= Objective =
Set down the listing below verbatim, but only from its first line through the line containing "node material on".

= Given information =
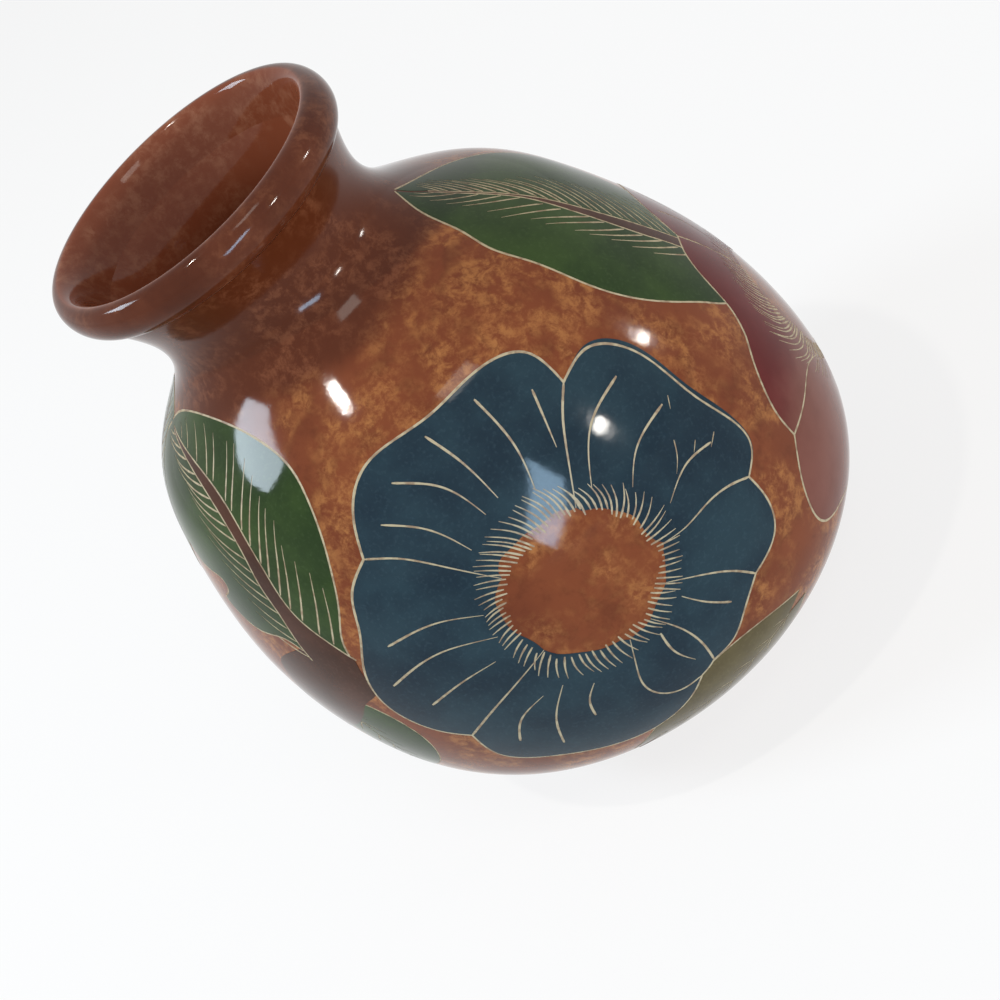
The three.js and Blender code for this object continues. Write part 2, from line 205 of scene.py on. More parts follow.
class Paint:
    """A node material on the Principled shader, with the object's own coordinates."""

    def __init__(self, name, ior):
        self.material = bpy.data.materials.new(name)
        self.material.use_nodes = True
        self.tree = self.material.node_tree
        self.shader = self.tree.nodes["Principled BSDF"]
        self.shader.inputs["IOR"].default_value = ior
        self.place = self.node("ShaderNodeTexCoord").outputs["Object"]

    def node(self, kind, **settings):
        node = self.tree.nodes.new(kind)
        for key, value in settings.items():
            setattr(node, key, value)
        return node

    def feed(self, value, socket):
        """Another node's output or a constant goes into the socket."""
        if isinstance(value, bpy.types.NodeSocket):
            self.tree.links.new(value, socket)
        else:
            socket.default_value = value

    def noise(self, scale, detail, roughness=0.55, distortion=0.0):
        texture = self.node("ShaderNodeTexNoise")
        texture.inputs["Scale"].default_value = scale
        texture.inputs["Detail"].default_value = detail
        texture.inputs["Roughness"].default_value = roughness
        texture.inputs["Distortion"].default_value = distortion
        self.feed(self.place, texture.inputs["Vector"])
        return texture.outputs["Fac"]

    def between(self, value, low, high):
        node = self.node("ShaderNodeMapRange", interpolation_type="SMOOTHSTEP")
        self.feed(value, node.inputs["Value"])
        node.inputs["From Min"].default_value = low
        node.inputs["From Max"].default_value = high
        return node.outputs["Result"]

    def mix(self, share, first, second):
        """The first colour where the share is 0 and the second where it is 1."""
        node = self.node("ShaderNodeMix", data_type="RGBA")
        for value, number in zip((share, first, second), COLOR_MIX_INPUTS):
            self.feed(value, node.inputs[number])
        return node.outputs[COLOR_MIX_RESULT]

    def maths(self, operation, first, second):
        node = self.node("ShaderNodeMath", operation=operation)
        self.feed(first, node.inputs[0])
        self.feed(second, node.inputs[1])
        return node.outputs[0]

    def height(self):
        node = self.node("ShaderNodeSeparateXYZ")
        self.feed(self.place, node.inputs[0])
        return node.outputs["Z"]

    def facing_axis(self):
        """1 on surfaces that face the vase's own axis, such as the throat, and 0 on the outside."""
        axis = self.node("ShaderNodeVectorMath", operation="SCALE")
        axis.inputs[0].default_value = (
            LEAN_PER_HEIGHT * math.cos(LEAN_AZIMUTH),
            LEAN_PER_HEIGHT * math.sin(LEAN_AZIMUTH),
            1,
        )
        self.feed(self.height(), axis.inputs["Scale"])
        away = self.node("ShaderNodeVectorMath", operation="SUBTRACT")
        self.feed(self.place, away.inputs[0])
        self.feed(axis.outputs[0], away.inputs[1])
        outward = self.node("ShaderNodeVectorMath", operation="DOT_PRODUCT")
        self.feed(away.outputs[0], outward.inputs[0])
        self.feed(self.node("ShaderNodeNewGeometry").outputs["Normal"], outward.inputs[1])
        return self.between(outward.outputs["Value"], low=THROAT_BLEND, high=-THROAT_BLEND)

    def color(self, output):
        self.feed(output, self.shader.inputs["Base Color"])

    def bump(self, value, distance_mm):
        node = self.node("ShaderNodeBump")
        node.inputs["Distance"].default_value = distance_mm * MM
        self.feed(value, node.inputs["Height"])
        self.feed(node.outputs["Normal"], self.shader.inputs["Normal"])

    def roughness(self, value):
        self.shader.inputs["Roughness"].default_value = value

    def vary_roughness(self, value, low, high):
        node = self.node("ShaderNodeMapRange")
        self.feed(value, node.inputs["Value"])
        node.inputs["To Min"].default_value = low
        node.inputs["To Max"].default_value = high
        self.feed(node.outputs["Result"], self.shader.inputs["Roughness"])


def mottle(paint, color, share, low, high, tint):
    """Soft wisps of another tint, thick in some places and thin in others."""
    wisps = paint.between(paint.noise(scale=260, detail=8, roughness=0.72, distortion=0.25), low, high)
    patches = paint.between(paint.noise(scale=52, detail=3), low=0.38, high=0.6)
    amount = paint.maths("MULTIPLY", paint.maths("MULTIPLY", wisps, patches), share)
    return paint.mix(amount, color, tint)


def throat_color_and_painted_light(paint):
    """Lighter mottled brown inside the throat: the glaze's brown lightened, as painted light in the shaded
    hollow.
    """
    return mottle(paint, linear(122, 64, 42), share=0.5, low=0.4, high=0.68, tint=linear(160, 110, 84))


def ground_glaze():
    """Mottled orange-rust glaze that turns brown above a ragged level edge round the neck's root; the brown
    is partly the neck's darker glaze and partly painted shadow of the lip.
    """
    paint = Paint("mottled_rust_glaze", GLAZE_IOR)
    cloud = paint.between(paint.noise(scale=24, detail=3), low=0.36, high=0.66)
    color = paint.mix(cloud, linear(122, 62, 34), linear(108, 52, 28))
    stains = paint.noise(scale=130, detail=7, roughness=0.7, distortion=0.2)
    dark = paint.between(stains, low=0.46, high=0.68)
    color = paint.mix(paint.maths("MULTIPLY", dark, 0.5), color, linear(84, 38, 18))
    color = mottle(paint, color, share=0.8, low=0.4, high=0.66, tint=linear(172, 112, 62))
    # Painted shadow: above this ragged level the glaze turns brown, partly its own colour and partly the
    # lip's shadow on the shoulder.
    ragged = paint.maths("MULTIPLY", paint.noise(scale=60, detail=3), 0.008)
    level = paint.maths("ADD", paint.height(), ragged)
    brown = mottle(paint, linear(84, 38, 18), share=0.65, low=0.43, high=0.66, tint=linear(124, 72, 46))
    color = paint.mix(paint.between(level, low=0.18, high=0.187), color, brown)
    # Inside the throat the colour is lighter, painted light in the hollow.
    paint.color(paint.mix(paint.facing_axis(), color, throat_color_and_painted_light(paint)))
    paint.vary_roughness(cloud, low=0.06, high=0.11)
    paint.bump(paint.noise(scale=300, detail=4, roughness=0.6), distance_mm=0.025)
    return paint.material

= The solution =
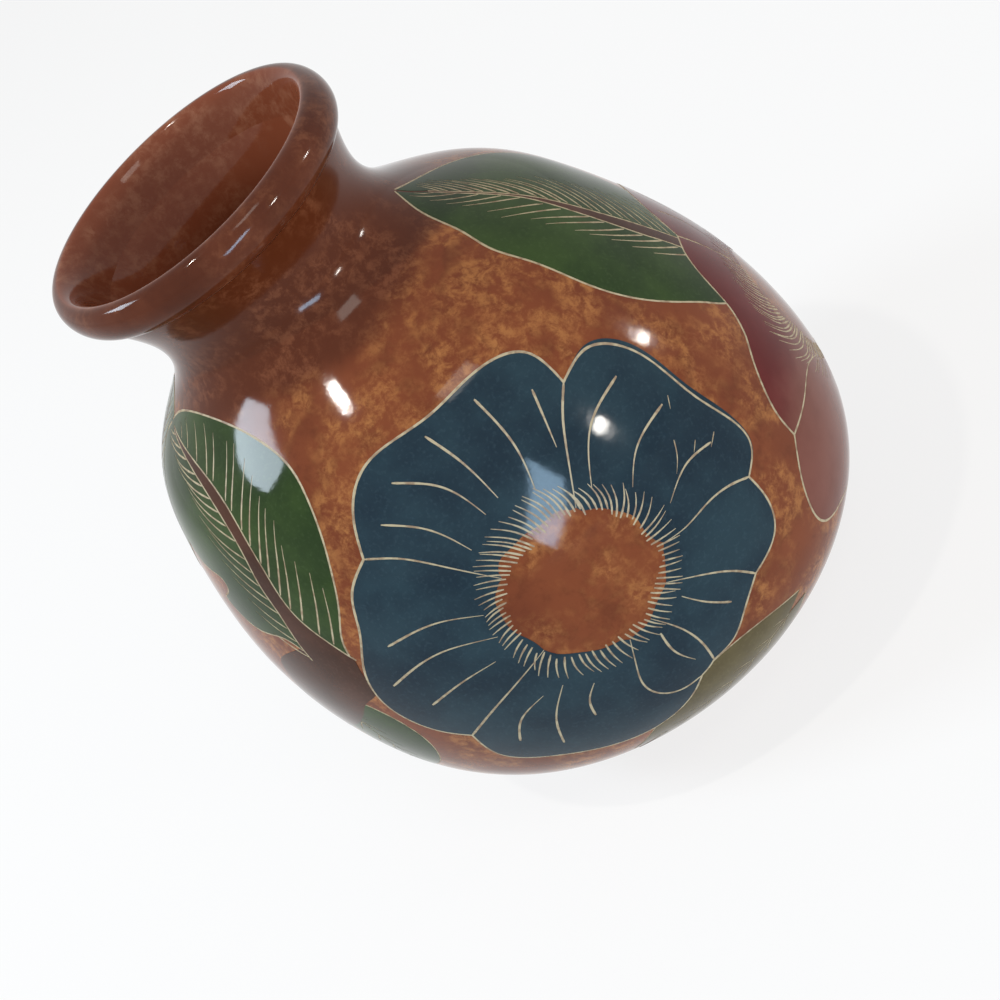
The three.js and Blender code for this object continues. Write part 2, from line 205 of scene.py on. More parts follow.
class Paint:
    """A node material on the Principled shader, with the object's own coordinates."""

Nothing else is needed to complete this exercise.